SET TASK:
Copy out the listing exactly.

********************

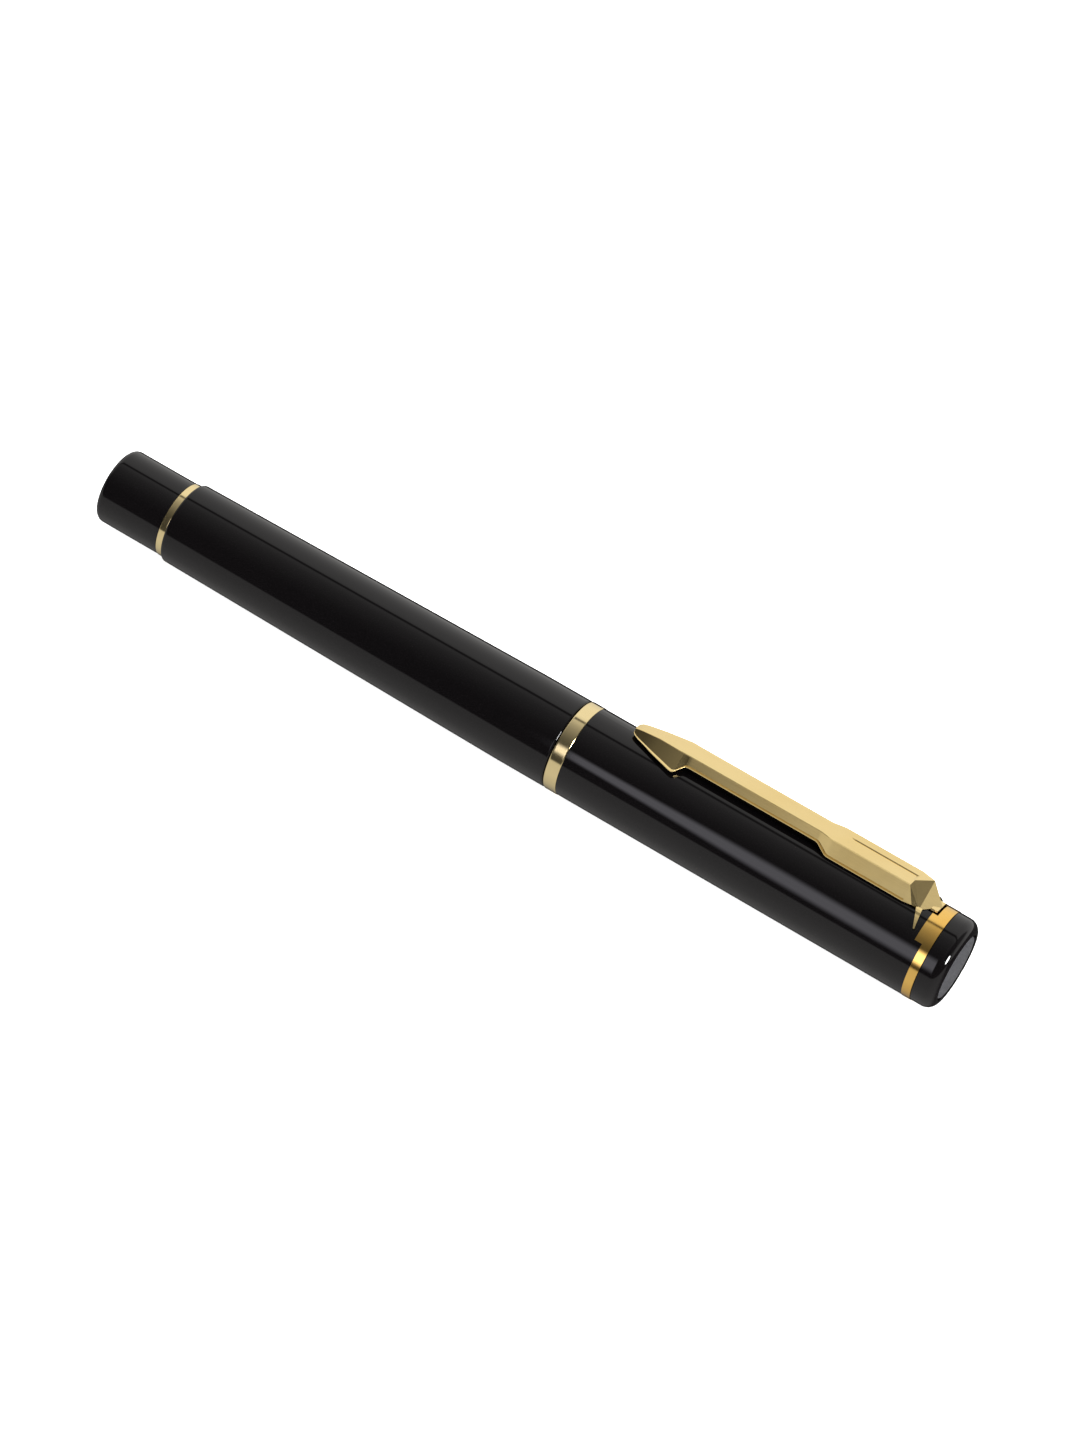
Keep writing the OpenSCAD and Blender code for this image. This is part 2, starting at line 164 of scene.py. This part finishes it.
refill_shell = moulded("refill_shell", (0.44, 0.45, 0.45), (0.42, 0.43, 0.43), 0.28)
refill_dark = moulded("refill_dark", (0.016, 0.016, 0.020), (0.024, 0.024, 0.028), 0.34)
ink_fibre = moulded("ink_fibre", (0.02, 0.03, 0.16), (0.04, 0.06, 0.24), 0.8, grain=5200)
point_metal = turned("point_metal", (0.70, 0.68, 0.62), (0.62, 0.60, 0.55), 0.16)
ball_metal = turned("ball_metal", (0.56, 0.57, 0.59), (0.50, 0.51, 0.53), 0.06, depth=0.05)
finish_node("refill_tube", refill_shell)
finish_node("refill_end_plug", refill_dark)
finish_node("refill_feed", refill_dark)
finish_node("ink_reservoir", ink_fibre)
finish_node("ink_wick", ink_fibre)
finish_node("refill_point", point_metal)
finish_node("writing_ball", ball_metal)


# ---- Section ----
# A turned brass core screws into the barrel. A gold collar with a split snap ring sits at the
# root of its thread, then the black grip, and a gold cone that the point comes out of.

MM = 0.001
AXIS_Z = (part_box("section_core")[0].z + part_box("section_core")[1].z) / 2


def piece(name, mesh_data, body, slot, material, *replaced):
    """Links a finished mesh as a piece of the pen that rides on a body."""
    made = bpy.data.objects.new(name, mesh_data)
    bpy.context.scene.collection.objects.link(made)
    made.data.materials.append(material.data)
    if replaced:
        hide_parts(*replaced)
    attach(made, body)
    return made


def shade_smooth(mesh_data, limit=30):
    """Smooth faces, with edges sharper than the limit in degrees left crisp."""
    mesh_data.shade_smooth()
    mesh_data.set_sharp_from_angle(angle=math.radians(limit))


LONG_RUN = 0.8
SUPPORT_INSET = 0.03


def supported(outline):
    """The outline with a point just inside each end of its long runs, which stay flat there."""
    result = [outline[0]]
    for a, b in zip(outline, outline[1:]):
        length = math.dist(a, b)
        if length > LONG_RUN:
            for share in (SUPPORT_INSET / length, 1 - SUPPORT_INSET / length):
                result.append((a[0] + (b[0] - a[0]) * share, a[1] + (b[1] - a[1]) * share))
        result.append(b)
    return result


def lathe(name, outline, body, slot, material, *replaced, sides=160, limit=30, relief=None):
    """A closed ring turned round the pen's axis, from (x, radius) points in millimetres.
    A relief gives how far the surface sinks at a place (x, radius) and turn of the ring."""
    work = bmesh.new()
    loops = []
    for x, radius in supported(outline):
        if radius < 1e-6:
            loops.append([work.verts.new((x * MM, 0, AXIS_Z))])
            continue
        loop = []
        for k in range(sides):
            turn = 2 * math.pi * k / sides
            r = (radius - (relief(x, radius, turn) if relief else 0)) * MM
            loop.append(work.verts.new((x * MM, r * math.sin(turn), AXIS_Z + r * math.cos(turn))))
        loops.append(loop)
    pairs = list(zip(loops, loops[1:]))
    starts_and_ends_on_axis = len(loops[0]) == 1 and len(loops[-1]) == 1
    if not starts_and_ends_on_axis:
        pairs.append((loops[-1], loops[0]))
    for near, far in pairs:
        for k in range(sides):
            a, b = near[k % len(near)], near[(k + 1) % len(near)]
            c, d = far[(k + 1) % len(far)], far[k % len(far)]
            work.faces.new([v for i, v in enumerate((a, b, c, d))
                            if v not in (a, b, c, d)[:i]])
    bmesh.ops.recalc_face_normals(work, faces=work.faces)
    data = bpy.data.meshes.new(name)
    work.to_mesh(data)
    work.free()
    shade_smooth(data, limit)
    return piece(name, data, body, slot, material, *replaced)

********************

SOLVED PROBLEM:
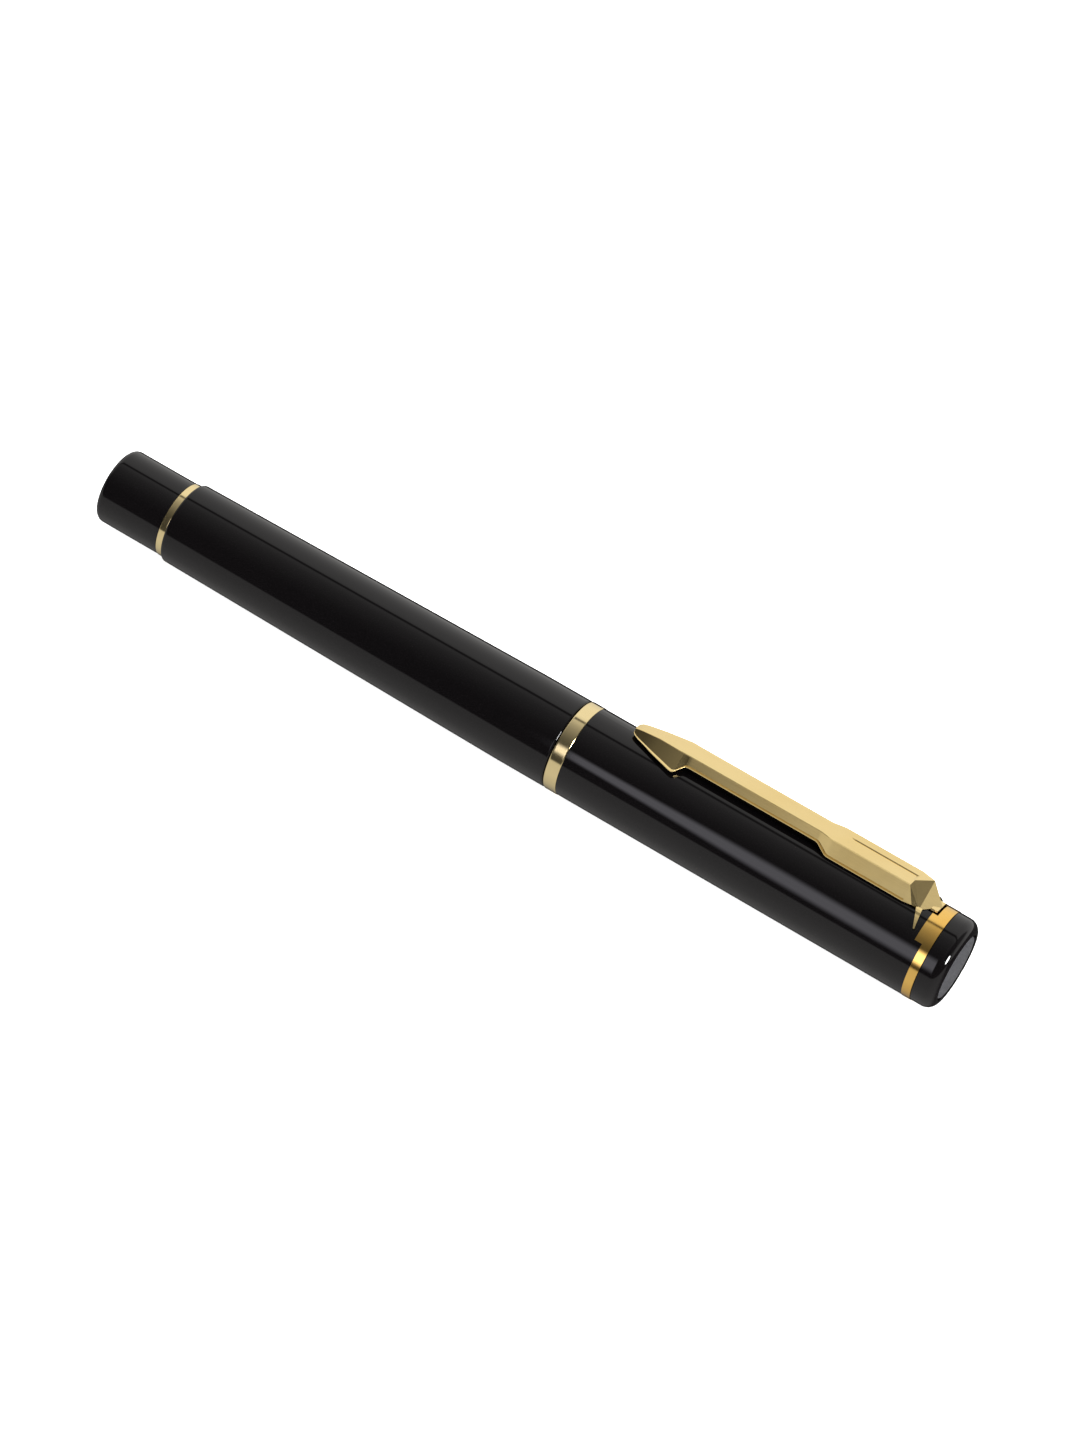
Keep writing the OpenSCAD and Blender code for this image. This is part 2, starting at line 164 of scene.py. This part finishes it.
refill_shell = moulded("refill_shell", (0.44, 0.45, 0.45), (0.42, 0.43, 0.43), 0.28)
refill_dark = moulded("refill_dark", (0.016, 0.016, 0.020), (0.024, 0.024, 0.028), 0.34)
ink_fibre = moulded("ink_fibre", (0.02, 0.03, 0.16), (0.04, 0.06, 0.24), 0.8, grain=5200)
point_metal = turned("point_metal", (0.70, 0.68, 0.62), (0.62, 0.60, 0.55), 0.16)
ball_metal = turned("ball_metal", (0.56, 0.57, 0.59), (0.50, 0.51, 0.53), 0.06, depth=0.05)
finish_node("refill_tube", refill_shell)
finish_node("refill_end_plug", refill_dark)
finish_node("refill_feed", refill_dark)
finish_node("ink_reservoir", ink_fibre)
finish_node("ink_wick", ink_fibre)
finish_node("refill_point", point_metal)
finish_node("writing_ball", ball_metal)


# ---- Section ----
# A turned brass core screws into the barrel. A gold collar with a split snap ring sits at the
# root of its thread, then the black grip, and a gold cone that the point comes out of.

MM = 0.001
AXIS_Z = (part_box("section_core")[0].z + part_box("section_core")[1].z) / 2


def piece(name, mesh_data, body, slot, material, *replaced):
    """Links a finished mesh as a piece of the pen that rides on a body."""
    made = bpy.data.objects.new(name, mesh_data)
    bpy.context.scene.collection.objects.link(made)
    made.data.materials.append(material.data)
    if replaced:
        hide_parts(*replaced)
    attach(made, body)
    return made


def shade_smooth(mesh_data, limit=30):
    """Smooth faces, with edges sharper than the limit in degrees left crisp."""
    mesh_data.shade_smooth()
    mesh_data.set_sharp_from_angle(angle=math.radians(limit))


LONG_RUN = 0.8
SUPPORT_INSET = 0.03


def supported(outline):
    """The outline with a point just inside each end of its long runs, which stay flat there."""
    result = [outline[0]]
    for a, b in zip(outline, outline[1:]):
        length = math.dist(a, b)
        if length > LONG_RUN:
            for share in (SUPPORT_INSET / length, 1 - SUPPORT_INSET / length):
                result.append((a[0] + (b[0] - a[0]) * share, a[1] + (b[1] - a[1]) * share))
        result.append(b)
    return result


def lathe(name, outline, body, slot, material, *replaced, sides=160, limit=30, relief=None):
    """A closed ring turned round the pen's axis, from (x, radius) points in millimetres.
    A relief gives how far the surface sinks at a place (x, radius) and turn of the ring."""
    work = bmesh.new()
    loops = []
    for x, radius in supported(outline):
        if radius < 1e-6:
            loops.append([work.verts.new((x * MM, 0, AXIS_Z))])
            continue
        loop = []
        for k in range(sides):
            turn = 2 * math.pi * k / sides
            r = (radius - (relief(x, radius, turn) if relief else 0)) * MM
            loop.append(work.verts.new((x * MM, r * math.sin(turn), AXIS_Z + r * math.cos(turn))))
        loops.append(loop)
    pairs = list(zip(loops, loops[1:]))
    starts_and_ends_on_axis = len(loops[0]) == 1 and len(loops[-1]) == 1
    if not starts_and_ends_on_axis:
        pairs.append((loops[-1], loops[0]))
    for near, far in pairs:
        for k in range(sides):
            a, b = near[k % len(near)], near[(k + 1) % len(near)]
            c, d = far[(k + 1) % len(far)], far[k % len(far)]
            work.faces.new([v for i, v in enumerate((a, b, c, d))
                            if v not in (a, b, c, d)[:i]])
    bmesh.ops.recalc_face_normals(work, faces=work.faces)
    data = bpy.data.meshes.new(name)
    work.to_mesh(data)
    work.free()
    shade_smooth(data, limit)
    return piece(name, data, body, slot, material, *replaced)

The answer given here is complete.